8. The light emitting diode display panel of claim 7, wherein the transverse signal control system comprises a transverse voltage control unit used to output a voltage at a first level to at least one of the transverse signal lines, and the first level is between a zero level and a driving voltage of one of the light emitting diodes;

wherein the longitudinal signal control system comprises a longitudinal voltage control unit used to output a voltage at a second level to at least one of the longitudinal signal lines, and the second level is between the zero level and the driving voltage of one of the light emitting diodes.

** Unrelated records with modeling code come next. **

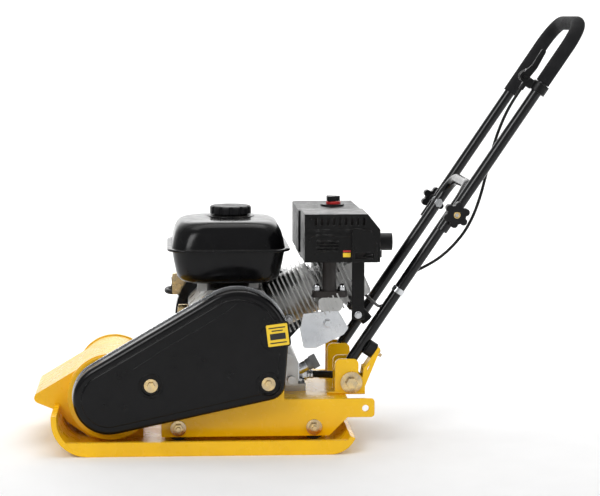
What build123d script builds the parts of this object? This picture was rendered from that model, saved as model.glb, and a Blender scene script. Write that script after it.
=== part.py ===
"""A forward plate compactor: cast base plate, exciter, belt drive, petrol engine and folding handle.

Frame: millimetres, +Z up, +X towards the operator's handle, -Y towards the belt side.
The origin is the middle of the flat underside of the base plate.
"""

from build123d import *
import math
import os

# ---- driving dimensions -------------------------------------------------------------------
# Base plate
PLATE_LENGTH = 488.0
PLATE_WIDTH = 350.0
PLATE_THICKNESS = 9.0
RIM_HEIGHT = 23.0
RIM_THICKNESS = 8.0
FRONT_CURVE_RADIUS = 59.0
FRONT_LIP_HEIGHT = 66.0
REAR_CURVE_RADIUS = 44.6
REAR_LIP_HEIGHT = 26.4

# Exciter: the eccentric shaft and its cast housing
EXCITER_X = -150.0
EXCITER_Z = 85.0
EXCITER_TUBE_RADIUS = 62.0
EXCITER_HALF_LENGTH = 114.0
EXCITER_BORE_RADIUS = 45.0
BEARING_WIDTH = 23.0
BEARING_BORE_RADIUS = 20.0
NOSE_HALF_WIDTH = 76.0
NOSE_X = -268.0
NOSE_Z = 76.0
NOSE_RADIUS = 9.0
COVER_THICKNESS = 8.0
COVER_BOLT_COUNT = 6

# Engine deck, carried on four rubber mounts
DECK_FRONT_X = -68.0
DECK_REAR_X = 236.0
DECK_TAIL_X = 280.0
DECK_HALF_WIDTH = 127.0
DECK_TOP_Z = 81.0
DECK_SHEET = 5.0
DECK_FLANGE_LOW_Z = 20.2
MOUNT_FRONT_X = -40.5
MOUNT_REAR_X = 181.0
MOUNT_Z = 34.6
MOUNT_RADIUS = 21.0
MOUNT_LENGTH = 30.0
TAIL_HOLE_X = 265.2
TAIL_HOLE_Z = 64.8
TAIL_HOLE_RADIUS = 5.6

# Belt drive
CRANK_X = 56.0
CRANK_Z = 187.0
GUARD_BACK_Y = -(DECK_HALF_WIDTH + 3)
GUARD_FACE_Y = GUARD_BACK_Y - 35
BELT_MID_Y = GUARD_BACK_Y - 18
BELT_WIDTH = 10.0
BELT_THICKNESS = 8.0
DRUM_RADIUS = 58.0
EXCITER_PULLEY_RADIUS = 45.0
BELT_TOP_BELOW_RIM = 1.0
RUNNING_GAP = 0.4

# Belt guard
GUARD_SHEET = 3.0
GUARD_PANEL_RISE = 3.0
GUARD_CIRCLES = ((-151.5, 90.0, 58.0), (55.0, 184.0, 82.0), (104.0, 114.0, 28.0))
GUARD_BOLT_PLACES = ((-84.3, 113.1), (104.2, 114.3))

# Engine
CYLINDER_TILT = 25.0
CRANKCASE_HALF_WIDTH = 70.0
CYLINDER_START = 72.0
HEAD_START = 150.0
HEAD_END = 205.0
FIN_PITCH = 7.7
FIN_THICKNESS = 2.6
FIN_HALF_WIDTH = 55.0
BARREL_RADIUS = 42.0
PISTON_RADIUS = 34.0
CRANK_THROW = 22.0
PLUG_RADIUS = 7.0
CRANKCASE_FLOOR_Z = 93.0
CRANKCASE_COVER_THICKNESS = 10.0
FOOT_BOLT_PLACES = ((-32.0, -50.0), (-32.0, 50.0), (166.0, 0.0), (166.0, 50.0))
JOURNAL_RADIUS = 12.5
JOURNAL_BORE_RADIUS = 12.6
BELT_END_RADIUS = 10.0
FLYWHEEL_END_RADIUS = 9.0
FLYWHEEL_RADIUS = 82.0
FLYWHEEL_BLADES = 16
STOP_BOLT = (4.0, 236.0)
SHROUD_BOLT = (205.0, 200.0)

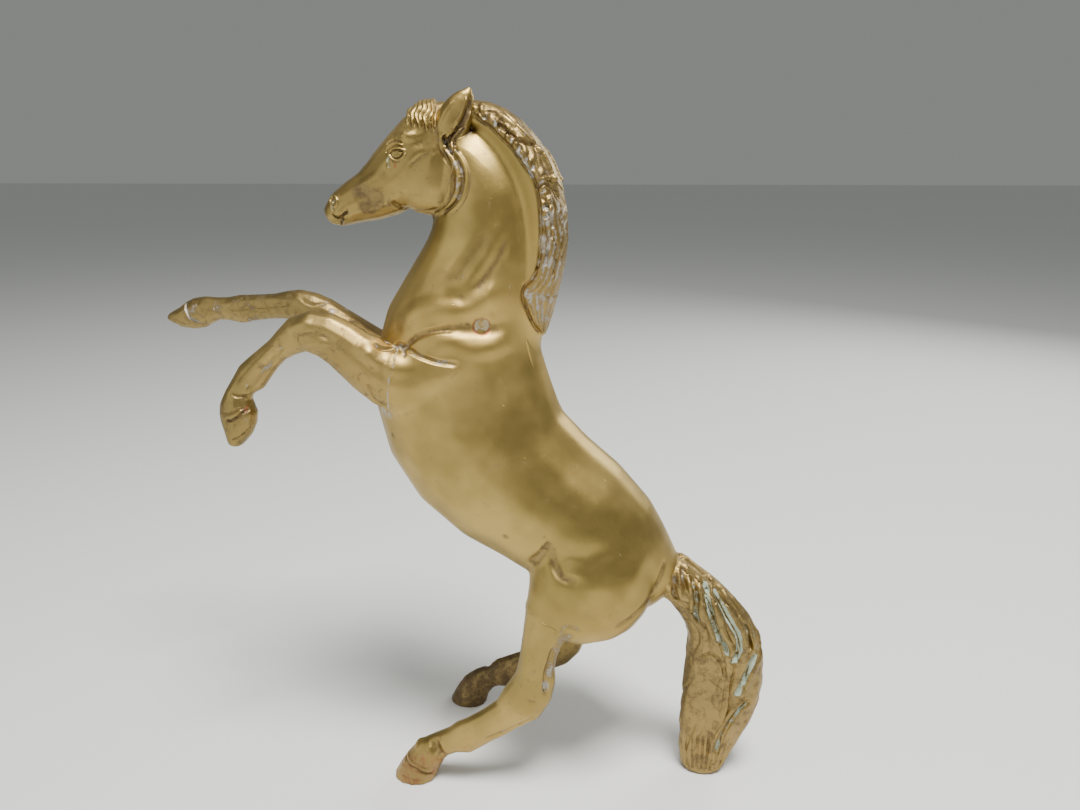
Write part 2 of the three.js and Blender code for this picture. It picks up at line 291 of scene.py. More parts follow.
def earForm(bm, side):
    # a fuller ear than the plain one of the frame: ovals bridged one to the next
    rings = []
    for x, y, z, halfLength, halfWidth in casting["ear"]:
        ring = bmesh.ops.create_circle(bm, cap_ends=False, segments=casting["earSides"],
                                       radius=1.0)["verts"]
        for vert in ring:
            along, across = vert.co.x * halfLength, vert.co.y * halfWidth
            place = np.array([x + along, midline + side * y + across, z - along * casting["earLean"]])
            vert.co = Vector(turned(place, headTurn["angle"])) * mm
        rings.append(ring)
    edges = [{edge for vert in ring for edge in vert.link_edges} for ring in rings]
    for low, high in zip(edges, edges[1:]):
        bmesh.ops.bridge_loops(bm, edges=list(low | high))
    for ring in (rings[0], rings[-1]):
        bmesh.ops.contextual_create(bm, geom=ring)


def joinedFrame():
    # the cast pieces and their fillers as one bmesh, each face marked with the piece it belongs to
    bm = bmesh.new()
    owners = []
    for name in casting["pieces"] + casting["fillers"] + [casting["plugged"]]:
        bm.from_mesh(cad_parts[name].data)
        host = "body_left" if name == casting["plugged"] else name.replace("_filler", "")
        owners += [pieceNames.index(host)] * (len(bm.faces) - len(owners))
    for side in (-1, 1):
        earForm(bm, side)
    owners += [pieceNames.index("head")] * (len(bm.faces) - len(owners))
    layer = bm.faces.layers.int.new("owner")
    for face, owner in zip(bm.faces, owners):
        face[layer] = owner
    bmesh.ops.remove_doubles(bm, verts=bm.verts, dist=1e-6)
    bm.normal_update()
    return bm, layer


def meshObject(name, bm):
    mesh = bpy.data.meshes.new(name)
    bm.to_mesh(mesh)
    return placed(name, mesh)


def applied(piece):
    graph = bpy.context.evaluated_depsgraph_get()
    mesh = bpy.data.meshes.new_from_object(piece.evaluated_get(graph))
    piece.modifiers.clear()
    piece.data = mesh


def castFigure():
    bm, layer = joinedFrame()
    tree = BVHTree.FromBMesh(bm)
    bm.faces.ensure_lookup_table()
    faceOwner = [face[layer] for face in bm.faces]
    for vert in bm.verts:
        vert.co += vert.normal * casting["swell"] * mm
    figure = meshObject("figure", bm)
    bm.free()
    remesh = figure.modifiers.new("skin", "REMESH")
    remesh.mode = "VOXEL"
    remesh.voxel_size = casting["grid"] * mm
    applied(figure)
    keepOutside(figure)
    mesh = figure.data
    owner = np.zeros(len(mesh.vertices), int)
    for vert in mesh.vertices:
        owner[vert.index] = faceOwner[tree.find_nearest(vert.co)[2]]
    broad = np.array([casting["broad"][name] for name in pieceNames])[owner]
    smoothed(figure, [(0.5, casting["broadRounds"])], broad)
    smoothed(figure, [(0.5, 3), (-0.53, 3)] * casting["fairRounds"])
    return figure, owner


def smoothed(piece, steps, weight=None):
    # a step is (factor, rounds); a negative factor lets the form out again after it has shrunk
    if weight is not None:
        group = piece.vertex_groups.new(name="weight")
        levels = np.round(weight, 2)
        for level in np.unique(levels):
            group.add([int(i) for i in np.flatnonzero(levels == level)], float(level), "REPLACE")
    for factor, rounds in steps:
        smooth = piece.modifiers.new("smooth", "SMOOTH")
        smooth.factor, smooth.iterations = factor, rounds
        if weight is not None:
            smooth.vertex_group = "weight"
    applied(piece)
    piece.vertex_groups.clear()


def keepOutside(figure):
    # the hollow of the body comes out as skins of its own: only the largest, the outside, stays
    bm = bmesh.new()
    bm.from_mesh(figure.data)
    bm.verts.ensure_lookup_table()
    seen, best = set(), []
    for start in bm.verts:
        if start in seen:
            continue
        island, queue = [], [start]
        seen.add(start)
        while queue:
            vert = queue.pop()
            island.append(vert)
            for edge in vert.link_edges:
                other = edge.other_vert(vert)
                if other not in seen:
                    seen.add(other)
                    queue.append(other)
        print("  island", len(island))
        if len(island) > len(best):
            best = island
    keep = set(best)
    bmesh.ops.delete(bm, geom=[v for v in bm.verts if v not in keep], context="VERTS")
    bm.to_mesh(figure.data)
    bm.free()


def curveThrough(points, step):
    # a Catmull-Rom curve through the points, with a point about every step
    points = np.array(points, float)
    if len(points) == 1:
        return points
    ends = np.vstack([2 * points[0] - points[1], points, 2 * points[-1] - points[-2]])
    out = []
    for a, b, c, d in zip(ends, ends[1:], ends[2:], ends[3:]):
        count = max(2, int(np.linalg.norm(c - b) / step))
        t = np.arange(count)[:, None] / count
        out.append(0.5 * (2 * b + (c - a) * t + (2 * a - 5 * b + 4 * c - d) * t ** 2
                          + (3 * b - a - 3 * c + d) * t ** 3))
    return np.vstack(out + [points[-1:]])


def nearestOn(points, path, chunk=4000):
    # for each point: distance to the path and the number of its nearest path point
    gap, index = np.empty(len(points)), np.empty(len(points), int)
    for start in range(0, len(points), chunk):
        part = points[start:start + chunk]
        square = ((part[:, None, :] - path[None, :, :]) ** 2).sum(-1)
        index[start:start + chunk] = square.argmin(1)
        gap[start:start + chunk] = np.sqrt(square.min(1))
    return gap, index


def wander(points, scale, seed):
    # smooth noise from a few crossed waves, about -1 to 1
    draw = np.random.default_rng(seed)
    total = np.zeros(len(points))
    for turn in range(7):
        way = draw.normal(size=points.shape[1])
        way /= np.linalg.norm(way)
        total += np.sin(points @ way * (2 * math.pi / scale) * draw.uniform(0.6, 1.7) + draw.uniform(0, 7))
    return total / 3.2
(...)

9. The light emitting diode display panel of claim 8, wherein the transverse signal control system further comprises a transverse timing control unit used to control a conduction time of the transverse signal lines;

wherein the longitudinal signal control system further comprises a longitudinal timing control unit used to control a conduction time of the longitudinal signal lines.

10. The light emitting diode display panel of claim 9, wherein the transverse timing control unit and the longitudinal timing control unit are used to control one of the transverse signal lines and one of the longitudinal signal lines electrically connected to the same light emitting diode to be asynchronously conducted.

11. The light emitting diode display panel of claim 9, wherein the transverse timing control unit and the longitudinal timing control unit are used to control one of the transverse signal lines and one of the longitudinal signal lines electrically connected to the same light emitting diode to be synchronously conducted.

12. The light emitting diode display panel of claims 1, wherein at least some of the light emitting diodes of each of the pixels are a red light emitting diode, a blue light emitting diode and a green light emitting diode respectively.

13. The light emitting diode display panel of claim 12, wherein one of the light emitting diodes of each of the pixels is a yellow light emitting diode.